━━ Material provided
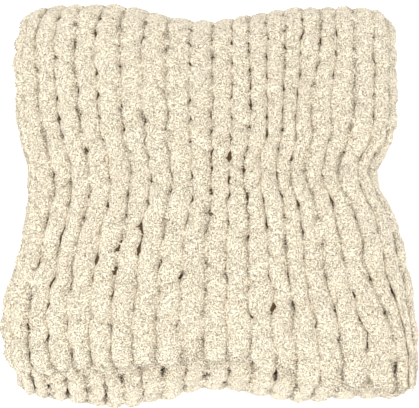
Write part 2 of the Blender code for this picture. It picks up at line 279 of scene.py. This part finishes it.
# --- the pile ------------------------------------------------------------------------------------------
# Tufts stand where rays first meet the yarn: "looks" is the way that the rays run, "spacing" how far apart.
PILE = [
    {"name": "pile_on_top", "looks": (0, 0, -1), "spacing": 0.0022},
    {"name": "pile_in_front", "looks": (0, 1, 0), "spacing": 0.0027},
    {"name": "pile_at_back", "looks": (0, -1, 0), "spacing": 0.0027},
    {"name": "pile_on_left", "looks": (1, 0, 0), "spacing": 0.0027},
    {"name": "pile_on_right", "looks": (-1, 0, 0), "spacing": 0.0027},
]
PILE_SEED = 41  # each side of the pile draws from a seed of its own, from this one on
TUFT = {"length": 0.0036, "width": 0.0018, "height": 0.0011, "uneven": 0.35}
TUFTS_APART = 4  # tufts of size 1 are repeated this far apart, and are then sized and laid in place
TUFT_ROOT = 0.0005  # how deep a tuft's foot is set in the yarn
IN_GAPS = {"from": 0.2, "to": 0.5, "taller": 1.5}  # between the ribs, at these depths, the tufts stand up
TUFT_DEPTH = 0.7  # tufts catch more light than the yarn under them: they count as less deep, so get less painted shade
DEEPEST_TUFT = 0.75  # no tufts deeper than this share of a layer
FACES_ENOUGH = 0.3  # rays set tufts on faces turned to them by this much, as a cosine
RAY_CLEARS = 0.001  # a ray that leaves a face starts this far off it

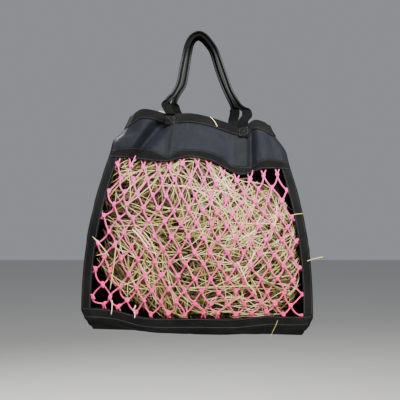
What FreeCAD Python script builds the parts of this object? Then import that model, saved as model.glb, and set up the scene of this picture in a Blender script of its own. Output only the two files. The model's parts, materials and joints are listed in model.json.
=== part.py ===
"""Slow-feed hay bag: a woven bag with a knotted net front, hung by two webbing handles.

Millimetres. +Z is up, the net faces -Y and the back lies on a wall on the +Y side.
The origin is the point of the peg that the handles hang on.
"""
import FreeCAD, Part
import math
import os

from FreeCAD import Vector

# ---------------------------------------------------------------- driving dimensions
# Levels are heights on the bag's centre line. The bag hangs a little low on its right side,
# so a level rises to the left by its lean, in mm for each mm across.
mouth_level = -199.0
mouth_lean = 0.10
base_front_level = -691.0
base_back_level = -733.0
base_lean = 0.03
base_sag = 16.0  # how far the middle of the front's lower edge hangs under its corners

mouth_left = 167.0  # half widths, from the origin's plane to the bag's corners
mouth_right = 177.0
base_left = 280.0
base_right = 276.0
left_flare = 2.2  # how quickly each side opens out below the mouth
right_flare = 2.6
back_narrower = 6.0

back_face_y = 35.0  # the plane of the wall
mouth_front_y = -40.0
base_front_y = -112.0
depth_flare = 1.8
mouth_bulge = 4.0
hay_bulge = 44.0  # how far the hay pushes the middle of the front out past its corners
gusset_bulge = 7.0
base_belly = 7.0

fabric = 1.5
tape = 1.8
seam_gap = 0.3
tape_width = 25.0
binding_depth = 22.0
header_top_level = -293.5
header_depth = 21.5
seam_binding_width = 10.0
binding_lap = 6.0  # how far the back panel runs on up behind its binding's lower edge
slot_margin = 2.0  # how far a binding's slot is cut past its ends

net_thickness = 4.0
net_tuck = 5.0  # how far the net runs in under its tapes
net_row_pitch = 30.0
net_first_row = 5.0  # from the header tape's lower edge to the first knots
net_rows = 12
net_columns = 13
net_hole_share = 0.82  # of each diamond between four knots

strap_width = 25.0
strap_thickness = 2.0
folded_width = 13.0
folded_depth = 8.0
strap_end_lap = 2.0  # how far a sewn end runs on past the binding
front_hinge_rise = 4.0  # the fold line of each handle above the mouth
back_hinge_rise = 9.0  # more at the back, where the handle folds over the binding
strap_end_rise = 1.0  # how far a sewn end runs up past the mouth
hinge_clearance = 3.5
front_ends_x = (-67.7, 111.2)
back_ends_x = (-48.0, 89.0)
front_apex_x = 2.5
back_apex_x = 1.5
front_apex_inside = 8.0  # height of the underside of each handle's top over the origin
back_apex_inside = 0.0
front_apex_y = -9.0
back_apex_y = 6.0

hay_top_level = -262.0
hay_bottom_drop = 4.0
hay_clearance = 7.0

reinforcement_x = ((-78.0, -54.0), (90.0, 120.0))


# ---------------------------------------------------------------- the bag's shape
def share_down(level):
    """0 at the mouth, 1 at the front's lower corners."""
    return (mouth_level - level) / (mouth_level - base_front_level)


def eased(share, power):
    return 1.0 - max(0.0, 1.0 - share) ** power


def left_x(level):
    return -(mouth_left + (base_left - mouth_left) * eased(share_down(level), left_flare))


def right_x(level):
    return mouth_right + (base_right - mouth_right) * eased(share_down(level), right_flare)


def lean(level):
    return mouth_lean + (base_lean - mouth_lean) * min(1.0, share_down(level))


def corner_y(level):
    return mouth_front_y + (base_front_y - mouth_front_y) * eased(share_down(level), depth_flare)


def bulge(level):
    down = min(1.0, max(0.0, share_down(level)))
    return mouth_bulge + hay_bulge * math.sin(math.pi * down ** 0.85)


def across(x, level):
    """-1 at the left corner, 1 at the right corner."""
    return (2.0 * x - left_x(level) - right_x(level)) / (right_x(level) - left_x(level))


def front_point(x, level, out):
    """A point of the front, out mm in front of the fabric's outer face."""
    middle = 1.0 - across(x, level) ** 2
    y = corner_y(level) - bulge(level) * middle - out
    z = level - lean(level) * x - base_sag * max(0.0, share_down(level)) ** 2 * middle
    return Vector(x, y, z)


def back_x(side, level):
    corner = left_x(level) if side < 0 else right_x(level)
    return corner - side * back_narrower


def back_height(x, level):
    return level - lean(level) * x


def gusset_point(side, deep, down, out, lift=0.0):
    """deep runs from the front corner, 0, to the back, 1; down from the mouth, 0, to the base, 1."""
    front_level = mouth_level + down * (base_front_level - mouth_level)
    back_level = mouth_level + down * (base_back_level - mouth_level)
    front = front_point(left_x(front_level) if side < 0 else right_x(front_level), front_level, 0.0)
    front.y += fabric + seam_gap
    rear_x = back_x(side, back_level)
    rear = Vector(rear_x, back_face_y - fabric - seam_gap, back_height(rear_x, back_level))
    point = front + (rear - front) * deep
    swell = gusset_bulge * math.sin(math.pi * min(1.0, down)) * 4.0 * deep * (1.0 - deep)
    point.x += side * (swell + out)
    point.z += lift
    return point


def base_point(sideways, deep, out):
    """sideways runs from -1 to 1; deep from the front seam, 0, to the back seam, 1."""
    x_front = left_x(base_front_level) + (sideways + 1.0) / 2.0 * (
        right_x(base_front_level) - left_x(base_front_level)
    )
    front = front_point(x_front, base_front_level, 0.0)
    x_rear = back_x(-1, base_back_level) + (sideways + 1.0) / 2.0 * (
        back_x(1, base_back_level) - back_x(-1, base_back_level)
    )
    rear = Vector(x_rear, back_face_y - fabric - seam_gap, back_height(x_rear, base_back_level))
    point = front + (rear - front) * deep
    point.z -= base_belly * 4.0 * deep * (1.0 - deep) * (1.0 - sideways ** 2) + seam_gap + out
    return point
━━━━
(The problem) Output all of the material, please, exactly as it stands.

(Written answer)
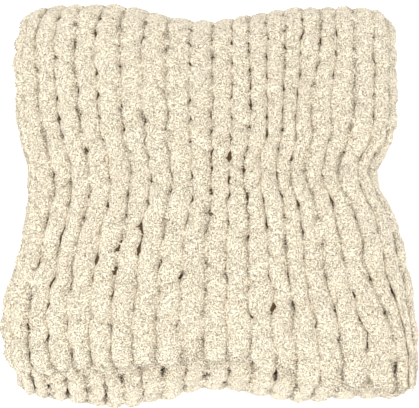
Write part 2 of the Blender code for this picture. It picks up at line 279 of scene.py. This part finishes it.
# --- the pile ------------------------------------------------------------------------------------------
# Tufts stand where rays first meet the yarn: "looks" is the way that the rays run, "spacing" how far apart.
PILE = [
    {"name": "pile_on_top", "looks": (0, 0, -1), "spacing": 0.0022},
    {"name": "pile_in_front", "looks": (0, 1, 0), "spacing": 0.0027},
    {"name": "pile_at_back", "looks": (0, -1, 0), "spacing": 0.0027},
    {"name": "pile_on_left", "looks": (1, 0, 0), "spacing": 0.0027},
    {"name": "pile_on_right", "looks": (-1, 0, 0), "spacing": 0.0027},
]
PILE_SEED = 41  # each side of the pile draws from a seed of its own, from this one on
TUFT = {"length": 0.0036, "width": 0.0018, "height": 0.0011, "uneven": 0.35}
TUFTS_APART = 4  # tufts of size 1 are repeated this far apart, and are then sized and laid in place
TUFT_ROOT = 0.0005  # how deep a tuft's foot is set in the yarn
IN_GAPS = {"from": 0.2, "to": 0.5, "taller": 1.5}  # between the ribs, at these depths, the tufts stand up
TUFT_DEPTH = 0.7  # tufts catch more light than the yarn under them: they count as less deep, so get less painted shade
DEEPEST_TUFT = 0.75  # no tufts deeper than this share of a layer
FACES_ENOUGH = 0.3  # rays set tufts on faces turned to them by this much, as a cosine
RAY_CLEARS = 0.001  # a ray that leaves a face starts this far off it

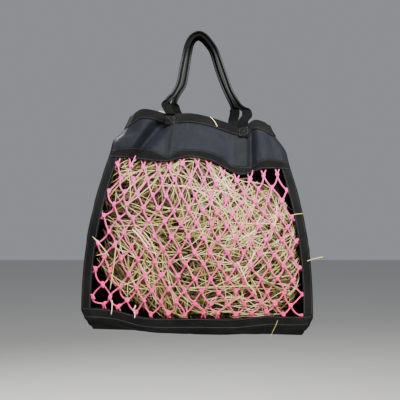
What FreeCAD Python script builds the parts of this object? Then import that model, saved as model.glb, and set up the scene of this picture in a Blender script of its own. Output only the two files. The model's parts, materials and joints are listed in model.json.
=== part.py ===
"""Slow-feed hay bag: a woven bag with a knotted net front, hung by two webbing handles.

Millimetres. +Z is up, the net faces -Y and the back lies on a wall on the +Y side.
The origin is the point of the peg that the handles hang on.
"""
import FreeCAD, Part
import math
import os

from FreeCAD import Vector

# ---------------------------------------------------------------- driving dimensions
# Levels are heights on the bag's centre line. The bag hangs a little low on its right side,
# so a level rises to the left by its lean, in mm for each mm across.
mouth_level = -199.0
mouth_lean = 0.10
base_front_level = -691.0
base_back_level = -733.0
base_lean = 0.03
base_sag = 16.0  # how far the middle of the front's lower edge hangs under its corners

mouth_left = 167.0  # half widths, from the origin's plane to the bag's corners
mouth_right = 177.0
base_left = 280.0
base_right = 276.0
left_flare = 2.2  # how quickly each side opens out below the mouth
right_flare = 2.6
back_narrower = 6.0

back_face_y = 35.0  # the plane of the wall
mouth_front_y = -40.0
base_front_y = -112.0
depth_flare = 1.8
mouth_bulge = 4.0
hay_bulge = 44.0  # how far the hay pushes the middle of the front out past its corners
gusset_bulge = 7.0
base_belly = 7.0

fabric = 1.5
tape = 1.8
seam_gap = 0.3
tape_width = 25.0
binding_depth = 22.0
header_top_level = -293.5
header_depth = 21.5
seam_binding_width = 10.0
binding_lap = 6.0  # how far the back panel runs on up behind its binding's lower edge
slot_margin = 2.0  # how far a binding's slot is cut past its ends

net_thickness = 4.0
net_tuck = 5.0  # how far the net runs in under its tapes
net_row_pitch = 30.0
net_first_row = 5.0  # from the header tape's lower edge to the first knots
net_rows = 12
net_columns = 13
net_hole_share = 0.82  # of each diamond between four knots

strap_width = 25.0
strap_thickness = 2.0
folded_width = 13.0
folded_depth = 8.0
strap_end_lap = 2.0  # how far a sewn end runs on past the binding
front_hinge_rise = 4.0  # the fold line of each handle above the mouth
back_hinge_rise = 9.0  # more at the back, where the handle folds over the binding
strap_end_rise = 1.0  # how far a sewn end runs up past the mouth
hinge_clearance = 3.5
front_ends_x = (-67.7, 111.2)
back_ends_x = (-48.0, 89.0)
front_apex_x = 2.5
back_apex_x = 1.5
front_apex_inside = 8.0  # height of the underside of each handle's top over the origin
back_apex_inside = 0.0
front_apex_y = -9.0
back_apex_y = 6.0

hay_top_level = -262.0
hay_bottom_drop = 4.0
hay_clearance = 7.0

reinforcement_x = ((-78.0, -54.0), (90.0, 120.0))


# ---------------------------------------------------------------- the bag's shape
def share_down(level):
    """0 at the mouth, 1 at the front's lower corners."""
    return (mouth_level - level) / (mouth_level - base_front_level)


def eased(share, power):
    return 1.0 - max(0.0, 1.0 - share) ** power


def left_x(level):
    return -(mouth_left + (base_left - mouth_left) * eased(share_down(level), left_flare))


def right_x(level):
    return mouth_right + (base_right - mouth_right) * eased(share_down(level), right_flare)


def lean(level):
    return mouth_lean + (base_lean - mouth_lean) * min(1.0, share_down(level))


def corner_y(level):
    return mouth_front_y + (base_front_y - mouth_front_y) * eased(share_down(level), depth_flare)


def bulge(level):
    down = min(1.0, max(0.0, share_down(level)))
    return mouth_bulge + hay_bulge * math.sin(math.pi * down ** 0.85)


def across(x, level):
    """-1 at the left corner, 1 at the right corner."""
    return (2.0 * x - left_x(level) - right_x(level)) / (right_x(level) - left_x(level))


def front_point(x, level, out):
    """A point of the front, out mm in front of the fabric's outer face."""
    middle = 1.0 - across(x, level) ** 2
    y = corner_y(level) - bulge(level) * middle - out
    z = level - lean(level) * x - base_sag * max(0.0, share_down(level)) ** 2 * middle
    return Vector(x, y, z)


def back_x(side, level):
    corner = left_x(level) if side < 0 else right_x(level)
    return corner - side * back_narrower


def back_height(x, level):
    return level - lean(level) * x


def gusset_point(side, deep, down, out, lift=0.0):
    """deep runs from the front corner, 0, to the back, 1; down from the mouth, 0, to the base, 1."""
    front_level = mouth_level + down * (base_front_level - mouth_level)
    back_level = mouth_level + down * (base_back_level - mouth_level)
    front = front_point(left_x(front_level) if side < 0 else right_x(front_level), front_level, 0.0)
    front.y += fabric + seam_gap
    rear_x = back_x(side, back_level)
    rear = Vector(rear_x, back_face_y - fabric - seam_gap, back_height(rear_x, back_level))
    point = front + (rear - front) * deep
    swell = gusset_bulge * math.sin(math.pi * min(1.0, down)) * 4.0 * deep * (1.0 - deep)
    point.x += side * (swell + out)
    point.z += lift
    return point


def base_point(sideways, deep, out):
    """sideways runs from -1 to 1; deep from the front seam, 0, to the back seam, 1."""
    x_front = left_x(base_front_level) + (sideways + 1.0) / 2.0 * (
        right_x(base_front_level) - left_x(base_front_level)
    )
    front = front_point(x_front, base_front_level, 0.0)
    x_rear = back_x(-1, base_back_level) + (sideways + 1.0) / 2.0 * (
        back_x(1, base_back_level) - back_x(-1, base_back_level)
    )
    rear = Vector(x_rear, back_face_y - fabric - seam_gap, back_height(x_rear, base_back_level))
    point = front + (rear - front) * deep
    point.z -= base_belly * 4.0 * deep * (1.0 - deep) * (1.0 - sideways ** 2) + seam_gap + out
    return point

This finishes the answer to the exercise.